Look at the birds of the air; for they sow not, neither do they reap, nor gather into barns; yet your Heavenly Father feeds them . . .
Who of you by worrying can add a single hour to his life?
And why do you worry about clothes? Consider the lilies of the field, how they grow; they toil not, neither do they spin: And yet I say unto you, that even Solomon in all his glory was not arrayed like one of these. . . . .
So do not worry, saying 'What shall we eat?' or 'What shall we wear?' . . . your Heavenly Father knows that you need them.
But seek ye first the kingdom of God and his righteousness; and all these things will be added unto you.

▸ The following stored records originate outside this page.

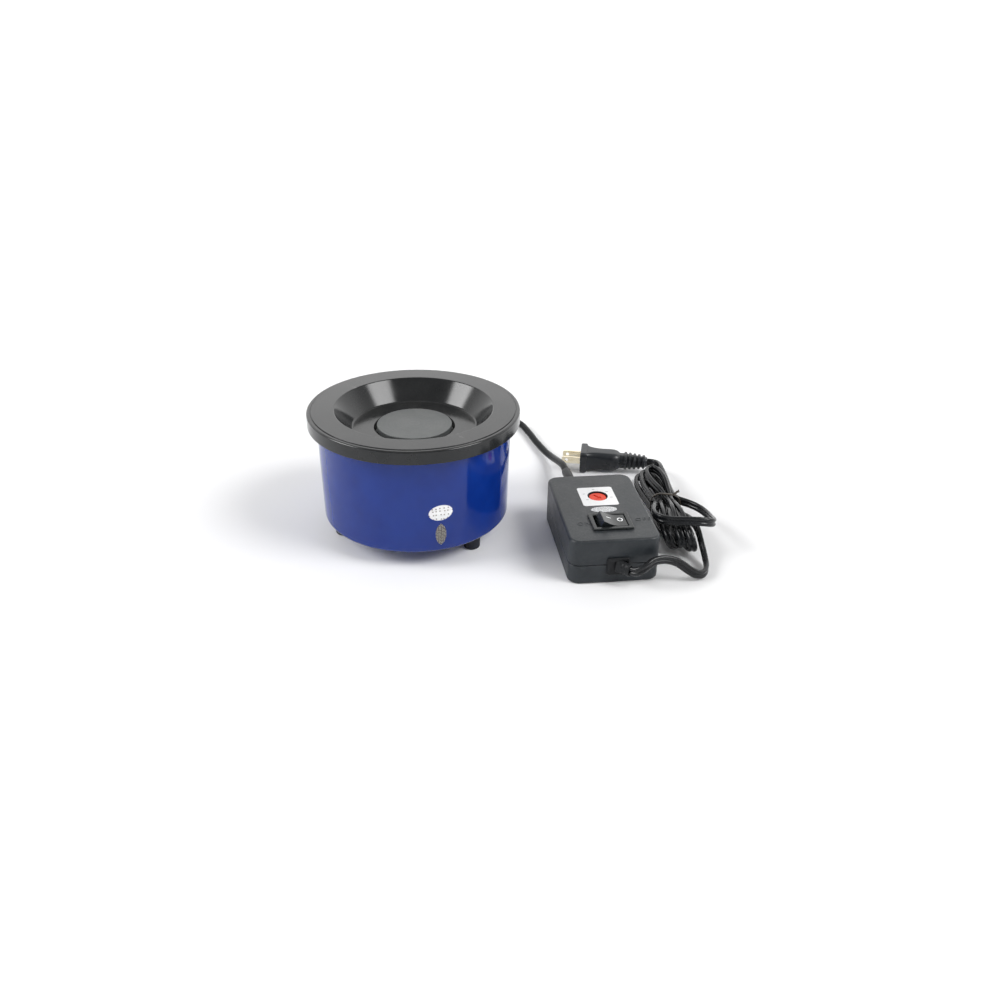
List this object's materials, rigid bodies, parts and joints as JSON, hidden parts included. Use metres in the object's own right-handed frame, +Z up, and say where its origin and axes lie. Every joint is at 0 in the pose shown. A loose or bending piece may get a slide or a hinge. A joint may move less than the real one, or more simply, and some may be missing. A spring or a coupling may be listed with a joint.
{
  "type": "tabletop pottery wheel",
  "caption": "Small electric pottery wheel: a round drum with a splash basin and a flat wheel head, on a lead to a control box with a rocker switch, a speed knob and a plug.",
  "frame": {"origin": "centre of the footprint of the wheel and its control box, on the floor, with the leads, the plug and the strain reliefs left out", "axes": "+Z up along the wheel axis, +X from the wheel towards its control box, +Y away from the box's switch end, towards the drum's strain relief"},
  "size_m": [0.3272, 0.3212, 0.105],
  "materials": {
    "blue_enamel": "gloss",
    "black_plastic": "satin",
    "grey_abs": "matte",
    "red_plastic": "gloss",
    "glossy_black": "gloss",
    "rubber": "matte",
    "cord_pvc": "satin",
    "satin_metal": "satin",
    "zinc": "satin",
    "steel": "polished",
    "brass": "satin",
    "copper": "satin",
    "ferrite": "matte",
    "board_green": "satin"
  },
  "bodies": {
    "base": {"drum_housing": "blue_enamel", "basin_lid": "black_plastic", "foot_1": "rubber", "foot_2": "rubber", "foot_3": "rubber", "foot_screw_1": "zinc", "foot_screw_2": "zinc", "foot_screw_3": "zinc", "pillar_1": "zinc", "pillar_2": "zinc", "pillar_3": "zinc", "motor_plate": "zinc", "plate_screw_1": "zinc", "plate_screw_2": "zinc", "plate_screw_3": "zinc", "motor_screw_1": "zinc", "motor_screw_2": "zinc", "motor_can": "zinc", "motor_end_cap": "black_plastic", "magnet_1": "ferrite", "magnet_2": "ferrite", "brush_1": "ferrite", "brush_2": "ferrite", "upper_bearing": "steel", "lower_bearing": "steel", "drum_strain_relief": "rubber", "box_upper_shell": "grey_abs", "box_lower_shell": "grey_abs", "box_screw_1": "zinc", "box_screw_2": "zinc", "box_screw_3": "zinc", "box_screw_4": "zinc", "switch_frame": "glossy_black", "potentiometer": "zinc", "circuit_board": "board_green", "transformer": "ferrite", "capacitor": "cord_pvc", "heat_sink": "zinc", "box_dc_relief": "rubber", "mains_relief": "rubber", "dc_lead": "cord_pvc", "mains_lead": "cord_pvc", "mains_hank": "cord_pvc", "cord_tie": "rubber", "mains_tail": "cord_pvc", "plug_body": "glossy_black", "plug_blade_1": "brass", "plug_blade_2": "brass"},
    "spindle": {"wheel_head": "satin_metal", "hub_grub_screw": "steel", "motor_shaft": "steel", "armature_core": "ferrite", "winding_upper": "copper", "winding_lower": "copper", "commutator": "copper"},
    "rocker": {"rocker_button": "glossy_black"},
    "knob": {"speed_knob": "red_plastic"}
  },
  "joints": [
    {"name": "wheel_spin", "type": "hinge", "parent": "base", "child": "spindle", "pos_m": [-0.05378, 0.0045, 0], "axis": [0, 0, 1], "continuous": true},
    {"name": "rocker_tilt", "type": "hinge", "parent": "base", "child": "rocker", "pos_m": [0.10241, -0.05846, 0.0317], "axis": [0.1392, -0.9903, 0], "range_deg": [0, 28]},
    {"name": "knob_turn", "type": "hinge", "parent": "base", "child": "knob", "pos_m": [0.09554, -0.0153, 0], "axis": [0, 0, 1], "range_deg": [-120, 150]}
  ]
}
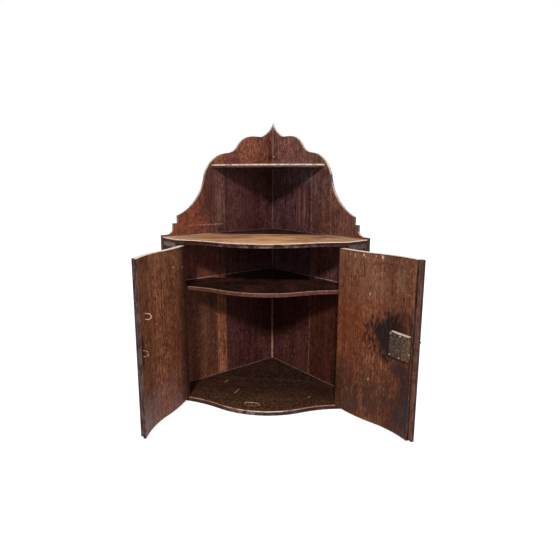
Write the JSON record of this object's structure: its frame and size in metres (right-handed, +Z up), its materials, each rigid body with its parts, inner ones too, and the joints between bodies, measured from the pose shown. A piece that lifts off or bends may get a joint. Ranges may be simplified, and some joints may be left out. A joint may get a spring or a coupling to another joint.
{
  "type": "hanging corner cupboard",
  "caption": "Serpentine-fronted hanging corner cupboard: shaped gallery back, small gallery shelf, curved doors on butt hinges, inner shelf and box lock.",
  "frame": {"origin": "foot of the room corner that the cupboard stands in: where the backs of the two walls and the underside meet", "axes": "+Z up, +X to the right seen from the room, -Y out into the room; the room's walls run along (-1,-1,0) and (1,-1,0)"},
  "size_m": [0.8085, 0.6788, 0.955],
  "materials": {
    "door_wood": "worn waxed reddish-brown softwood, satin",
    "wall_wood": "dark red-brown stained softwood, dull",
    "top_wood": "orange-brown worn softwood, satin, scuffed arrises",
    "shelf_wood": "brown stained softwood with pale worn edges",
    "iron": "old dark iron, rubbed bright on edges",
    "brass": "old brass, tarnished"
  },
  "bodies": {
    "cabinet": {"left_back_outer_board": "wall_wood", "left_back_strip": "wall_wood", "left_back_inner_board": "wall_wood", "right_back_outer_board": "wall_wood", "right_back_inner_board": "wall_wood", "left_stile": "door_wood", "right_stile": "door_wood", "top_front_board": "top_wood", "top_back_board": "top_wood", "bottom_front_board": "shelf_wood", "bottom_back_board": "shelf_wood", "inner_shelf": "shelf_wood", "gallery_shelf": "shelf_wood", "left_cornice_return": "door_wood", "right_cornice_return": "door_wood", "left_wall_nails": "iron", "right_wall_nails": "iron", "left_upper_hinge_stile_leaf": "brass", "left_upper_hinge_pin": "brass", "left_lower_hinge_stile_leaf": "brass", "left_lower_hinge_pin": "brass", "right_upper_hinge_stile_leaf": "brass", "right_upper_hinge_pin": "brass", "right_lower_hinge_stile_leaf": "brass", "right_lower_hinge_pin": "brass", "left_stile_screws": "brass", "right_stile_screws": "brass", "floor_staple": "iron", "hanging_screw": "iron"},
    "left_door": {"left_door": "door_wood", "left_upper_hinge_door_leaf": "brass", "left_lower_hinge_door_leaf": "brass", "left_door_screws": "brass", "left_door_staple": "iron", "lock_keep": "iron"},
    "right_door": {"right_door": "door_wood", "right_upper_hinge_door_leaf": "brass", "right_lower_hinge_door_leaf": "brass", "right_door_screws": "brass", "lock_case": "iron", "lock_cap": "iron", "lock_plate": "iron", "bolt_spring": "iron", "key_pin": "iron", "lock_screws": "iron", "keyhole_escutcheon": "brass", "escutcheon_pins": "brass", "door_knob": "brass"},
    "lock_bolt": {"lock_bolt": "iron"}
  },
  "joints": [
    {"name": "left_door_hinge", "type": "hinge", "parent": "cabinet", "child": "left_door", "pos_m": [-0.26446, -0.40464, 0.275], "axis": [0, 0, -1], "range_deg": [-84.5, 45.5]},
    {"name": "right_door_hinge", "type": "hinge", "parent": "cabinet", "child": "right_door", "pos_m": [0.26446, -0.40464, 0.275], "axis": [0, 0, 1], "range_deg": [-119, 11]},
    {"name": "lock_bolt_slide", "type": "slide", "parent": "right_door", "child": "lock_bolt", "axis": [0.6196, -0.7849, 0], "range_m": [0, 0.022]}
  ]
}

Therefore, do not worry about tomorrow, for tomorrow will worry about itself. Sufficient unto the day is the evil thereof."
[Gospel of St Matthew ch 6 verses 25-34]
'Tomorrow' here is not, of course, the 24 hours which follow next midnight. Nor is it meant to be as far away as the Spanish 'manana'. To be positive and hopeful is not meant to be short-sighted or careless.
Its sunny outside my window and I can hear the birds singing. I have to try hard to remember the heavy rain yesterday. I am not too bothered about the forecast of rain tomorrow. Both the sun and the rain have their place and both are necessary. Neither is evil, both are good, both can cause damage, but usually only if we abuse them. I can be miserable with good reason and no excuse. Or I can be content and happy, perhaps with little reason, but with every excuse. It is a matter of intention and decision not of accident.
Letting tomorrow worry about itself is not to ignore it, it is to be aware that whatever the morrow will bring is part of a much bigger story. What that story is is up to me, not to accidents of weather or fate. Having a good life is in the mind, not in the bank account - is in the quality of that life, not in its quantity. Plan to die happy whenever it comes, not simply to live as long as possible. 'Miserable as sin' is an expression we all know. The correct expression is actually 'Miserable is sin'!
Be at peace. Pax vobiscum as they would have said some centuries ago.